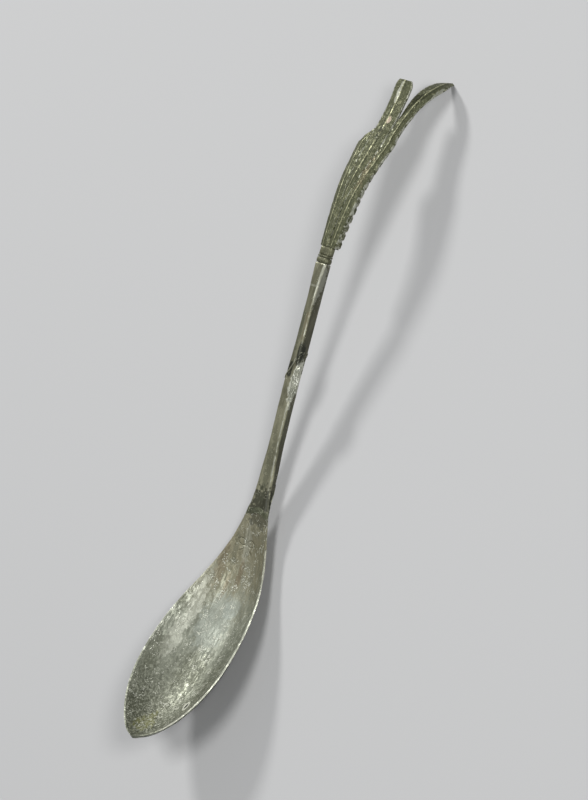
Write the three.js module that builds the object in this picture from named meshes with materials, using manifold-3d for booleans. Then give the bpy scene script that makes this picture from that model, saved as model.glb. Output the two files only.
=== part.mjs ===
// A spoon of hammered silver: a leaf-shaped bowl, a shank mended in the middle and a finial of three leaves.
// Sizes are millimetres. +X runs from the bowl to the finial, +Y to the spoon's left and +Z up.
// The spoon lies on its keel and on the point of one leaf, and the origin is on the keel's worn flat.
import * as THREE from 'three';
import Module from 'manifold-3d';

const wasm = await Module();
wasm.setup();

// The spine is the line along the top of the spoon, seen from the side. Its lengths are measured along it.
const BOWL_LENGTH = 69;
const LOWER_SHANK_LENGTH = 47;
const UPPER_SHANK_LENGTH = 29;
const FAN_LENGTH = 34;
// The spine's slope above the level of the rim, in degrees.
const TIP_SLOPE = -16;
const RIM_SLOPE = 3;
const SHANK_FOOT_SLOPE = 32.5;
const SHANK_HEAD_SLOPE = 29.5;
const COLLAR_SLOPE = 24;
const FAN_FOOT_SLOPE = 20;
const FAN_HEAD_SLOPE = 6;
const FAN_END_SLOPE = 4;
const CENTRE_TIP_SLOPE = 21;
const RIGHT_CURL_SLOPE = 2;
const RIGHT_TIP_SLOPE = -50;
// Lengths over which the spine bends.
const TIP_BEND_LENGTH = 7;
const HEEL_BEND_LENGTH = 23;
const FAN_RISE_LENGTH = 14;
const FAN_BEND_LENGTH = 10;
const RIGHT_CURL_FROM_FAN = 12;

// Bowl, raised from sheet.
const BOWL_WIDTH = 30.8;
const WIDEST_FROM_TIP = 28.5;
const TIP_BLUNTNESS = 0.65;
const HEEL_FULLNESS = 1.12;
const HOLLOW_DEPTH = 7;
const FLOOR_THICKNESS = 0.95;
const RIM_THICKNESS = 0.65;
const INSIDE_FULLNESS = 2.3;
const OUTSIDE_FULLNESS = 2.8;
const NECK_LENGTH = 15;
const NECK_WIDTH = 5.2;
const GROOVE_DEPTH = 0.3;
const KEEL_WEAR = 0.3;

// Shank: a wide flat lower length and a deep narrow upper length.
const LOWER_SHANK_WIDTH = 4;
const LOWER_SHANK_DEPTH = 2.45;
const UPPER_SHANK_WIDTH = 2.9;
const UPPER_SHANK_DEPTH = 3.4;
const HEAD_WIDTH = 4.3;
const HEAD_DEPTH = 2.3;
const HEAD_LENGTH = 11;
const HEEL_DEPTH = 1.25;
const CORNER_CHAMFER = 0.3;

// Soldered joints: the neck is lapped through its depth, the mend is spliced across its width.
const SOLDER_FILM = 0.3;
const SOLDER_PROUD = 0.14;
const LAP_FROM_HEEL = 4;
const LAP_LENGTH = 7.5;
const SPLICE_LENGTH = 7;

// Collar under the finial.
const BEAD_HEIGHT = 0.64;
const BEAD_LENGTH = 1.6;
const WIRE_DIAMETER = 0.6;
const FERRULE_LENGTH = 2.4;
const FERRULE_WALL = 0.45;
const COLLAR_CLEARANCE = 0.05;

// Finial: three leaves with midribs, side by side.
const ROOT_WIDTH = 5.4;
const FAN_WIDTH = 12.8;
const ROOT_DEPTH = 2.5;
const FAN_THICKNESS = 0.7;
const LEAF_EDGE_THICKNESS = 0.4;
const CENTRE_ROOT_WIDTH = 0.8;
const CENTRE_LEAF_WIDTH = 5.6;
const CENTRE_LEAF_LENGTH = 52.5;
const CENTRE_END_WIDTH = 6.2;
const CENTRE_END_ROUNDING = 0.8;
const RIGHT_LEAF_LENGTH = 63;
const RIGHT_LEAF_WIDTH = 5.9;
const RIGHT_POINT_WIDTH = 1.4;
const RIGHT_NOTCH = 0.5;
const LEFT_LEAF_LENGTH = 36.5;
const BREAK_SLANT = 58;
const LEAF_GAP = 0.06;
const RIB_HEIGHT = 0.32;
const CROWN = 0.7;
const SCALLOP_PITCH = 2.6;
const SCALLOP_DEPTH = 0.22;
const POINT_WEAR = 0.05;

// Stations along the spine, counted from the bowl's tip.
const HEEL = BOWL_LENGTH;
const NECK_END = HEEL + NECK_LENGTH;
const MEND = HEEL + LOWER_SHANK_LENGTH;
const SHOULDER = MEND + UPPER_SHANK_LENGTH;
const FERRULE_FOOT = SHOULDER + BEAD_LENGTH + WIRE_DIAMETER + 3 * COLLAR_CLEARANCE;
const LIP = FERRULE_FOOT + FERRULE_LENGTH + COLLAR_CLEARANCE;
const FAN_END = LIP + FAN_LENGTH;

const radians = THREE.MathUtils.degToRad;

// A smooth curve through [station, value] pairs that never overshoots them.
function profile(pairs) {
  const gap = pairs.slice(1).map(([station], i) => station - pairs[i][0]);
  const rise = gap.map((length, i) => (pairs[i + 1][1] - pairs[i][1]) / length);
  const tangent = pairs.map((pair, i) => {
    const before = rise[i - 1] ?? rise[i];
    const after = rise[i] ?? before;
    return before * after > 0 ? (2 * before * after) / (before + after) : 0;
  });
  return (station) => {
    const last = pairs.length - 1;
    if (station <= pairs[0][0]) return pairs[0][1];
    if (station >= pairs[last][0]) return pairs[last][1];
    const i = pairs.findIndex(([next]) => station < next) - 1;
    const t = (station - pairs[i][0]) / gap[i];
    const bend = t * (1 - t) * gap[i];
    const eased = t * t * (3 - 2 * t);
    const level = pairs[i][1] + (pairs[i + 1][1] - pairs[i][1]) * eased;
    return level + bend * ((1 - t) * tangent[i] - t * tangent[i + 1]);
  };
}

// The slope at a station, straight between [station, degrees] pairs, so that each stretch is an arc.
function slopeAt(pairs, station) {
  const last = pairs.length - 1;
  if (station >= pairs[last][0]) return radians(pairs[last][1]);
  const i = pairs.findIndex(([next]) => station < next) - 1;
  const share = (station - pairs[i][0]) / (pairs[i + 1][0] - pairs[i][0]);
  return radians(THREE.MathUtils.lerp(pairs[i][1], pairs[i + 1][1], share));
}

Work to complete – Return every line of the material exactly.

Response –
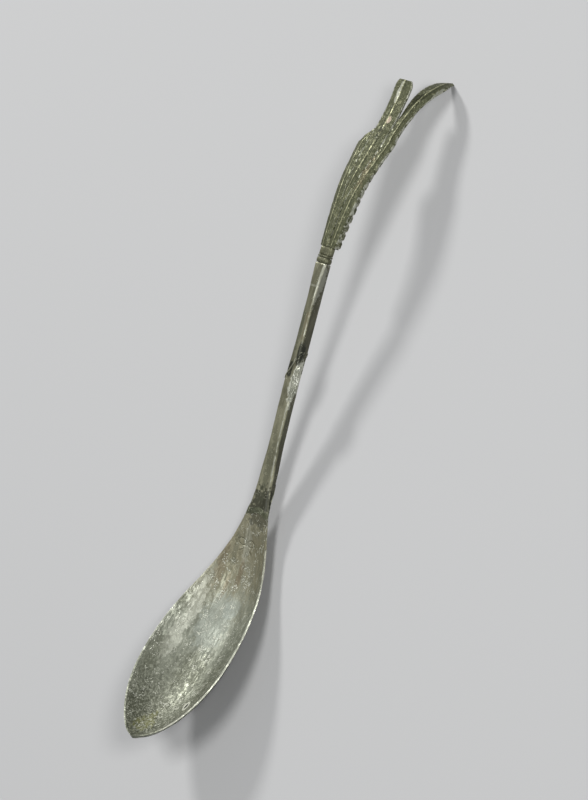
Write the three.js module that builds the object in this picture from named meshes with materials, using manifold-3d for booleans. Then give the bpy scene script that makes this picture from that model, saved as model.glb. Output the two files only.
=== part.mjs ===
// A spoon of hammered silver: a leaf-shaped bowl, a shank mended in the middle and a finial of three leaves.
// Sizes are millimetres. +X runs from the bowl to the finial, +Y to the spoon's left and +Z up.
// The spoon lies on its keel and on the point of one leaf, and the origin is on the keel's worn flat.
import * as THREE from 'three';
import Module from 'manifold-3d';

const wasm = await Module();
wasm.setup();

// The spine is the line along the top of the spoon, seen from the side. Its lengths are measured along it.
const BOWL_LENGTH = 69;
const LOWER_SHANK_LENGTH = 47;
const UPPER_SHANK_LENGTH = 29;
const FAN_LENGTH = 34;
// The spine's slope above the level of the rim, in degrees.
const TIP_SLOPE = -16;
const RIM_SLOPE = 3;
const SHANK_FOOT_SLOPE = 32.5;
const SHANK_HEAD_SLOPE = 29.5;
const COLLAR_SLOPE = 24;
const FAN_FOOT_SLOPE = 20;
const FAN_HEAD_SLOPE = 6;
const FAN_END_SLOPE = 4;
const CENTRE_TIP_SLOPE = 21;
const RIGHT_CURL_SLOPE = 2;
const RIGHT_TIP_SLOPE = -50;
// Lengths over which the spine bends.
const TIP_BEND_LENGTH = 7;
const HEEL_BEND_LENGTH = 23;
const FAN_RISE_LENGTH = 14;
const FAN_BEND_LENGTH = 10;
const RIGHT_CURL_FROM_FAN = 12;

// Bowl, raised from sheet.
const BOWL_WIDTH = 30.8;
const WIDEST_FROM_TIP = 28.5;
const TIP_BLUNTNESS = 0.65;
const HEEL_FULLNESS = 1.12;
const HOLLOW_DEPTH = 7;
const FLOOR_THICKNESS = 0.95;
const RIM_THICKNESS = 0.65;
const INSIDE_FULLNESS = 2.3;
const OUTSIDE_FULLNESS = 2.8;
const NECK_LENGTH = 15;
const NECK_WIDTH = 5.2;
const GROOVE_DEPTH = 0.3;
const KEEL_WEAR = 0.3;

// Shank: a wide flat lower length and a deep narrow upper length.
const LOWER_SHANK_WIDTH = 4;
const LOWER_SHANK_DEPTH = 2.45;
const UPPER_SHANK_WIDTH = 2.9;
const UPPER_SHANK_DEPTH = 3.4;
const HEAD_WIDTH = 4.3;
const HEAD_DEPTH = 2.3;
const HEAD_LENGTH = 11;
const HEEL_DEPTH = 1.25;
const CORNER_CHAMFER = 0.3;

// Soldered joints: the neck is lapped through its depth, the mend is spliced across its width.
const SOLDER_FILM = 0.3;
const SOLDER_PROUD = 0.14;
const LAP_FROM_HEEL = 4;
const LAP_LENGTH = 7.5;
const SPLICE_LENGTH = 7;

// Collar under the finial.
const BEAD_HEIGHT = 0.64;
const BEAD_LENGTH = 1.6;
const WIRE_DIAMETER = 0.6;
const FERRULE_LENGTH = 2.4;
const FERRULE_WALL = 0.45;
const COLLAR_CLEARANCE = 0.05;

// Finial: three leaves with midribs, side by side.
const ROOT_WIDTH = 5.4;
const FAN_WIDTH = 12.8;
const ROOT_DEPTH = 2.5;
const FAN_THICKNESS = 0.7;
const LEAF_EDGE_THICKNESS = 0.4;
const CENTRE_ROOT_WIDTH = 0.8;
const CENTRE_LEAF_WIDTH = 5.6;
const CENTRE_LEAF_LENGTH = 52.5;
const CENTRE_END_WIDTH = 6.2;
const CENTRE_END_ROUNDING = 0.8;
const RIGHT_LEAF_LENGTH = 63;
const RIGHT_LEAF_WIDTH = 5.9;
const RIGHT_POINT_WIDTH = 1.4;
const RIGHT_NOTCH = 0.5;
const LEFT_LEAF_LENGTH = 36.5;
const BREAK_SLANT = 58;
const LEAF_GAP = 0.06;
const RIB_HEIGHT = 0.32;
const CROWN = 0.7;
const SCALLOP_PITCH = 2.6;
const SCALLOP_DEPTH = 0.22;
const POINT_WEAR = 0.05;

// Stations along the spine, counted from the bowl's tip.
const HEEL = BOWL_LENGTH;
const NECK_END = HEEL + NECK_LENGTH;
const MEND = HEEL + LOWER_SHANK_LENGTH;
const SHOULDER = MEND + UPPER_SHANK_LENGTH;
const FERRULE_FOOT = SHOULDER + BEAD_LENGTH + WIRE_DIAMETER + 3 * COLLAR_CLEARANCE;
const LIP = FERRULE_FOOT + FERRULE_LENGTH + COLLAR_CLEARANCE;
const FAN_END = LIP + FAN_LENGTH;

const radians = THREE.MathUtils.degToRad;

// A smooth curve through [station, value] pairs that never overshoots them.
function profile(pairs) {
  const gap = pairs.slice(1).map(([station], i) => station - pairs[i][0]);
  const rise = gap.map((length, i) => (pairs[i + 1][1] - pairs[i][1]) / length);
  const tangent = pairs.map((pair, i) => {
    const before = rise[i - 1] ?? rise[i];
    const after = rise[i] ?? before;
    return before * after > 0 ? (2 * before * after) / (before + after) : 0;
  });
  return (station) => {
    const last = pairs.length - 1;
    if (station <= pairs[0][0]) return pairs[0][1];
    if (station >= pairs[last][0]) return pairs[last][1];
    const i = pairs.findIndex(([next]) => station < next) - 1;
    const t = (station - pairs[i][0]) / gap[i];
    const bend = t * (1 - t) * gap[i];
    const eased = t * t * (3 - 2 * t);
    const level = pairs[i][1] + (pairs[i + 1][1] - pairs[i][1]) * eased;
    return level + bend * ((1 - t) * tangent[i] - t * tangent[i + 1]);
  };
}

// The slope at a station, straight between [station, degrees] pairs, so that each stretch is an arc.
function slopeAt(pairs, station) {
  const last = pairs.length - 1;
  if (station >= pairs[last][0]) return radians(pairs[last][1]);
  const i = pairs.findIndex(([next]) => station < next) - 1;
  const share = (station - pairs[i][0]) / (pairs[i + 1][0] - pairs[i][0]);
  return radians(THREE.MathUtils.lerp(pairs[i][1], pairs[i + 1][1], share));
}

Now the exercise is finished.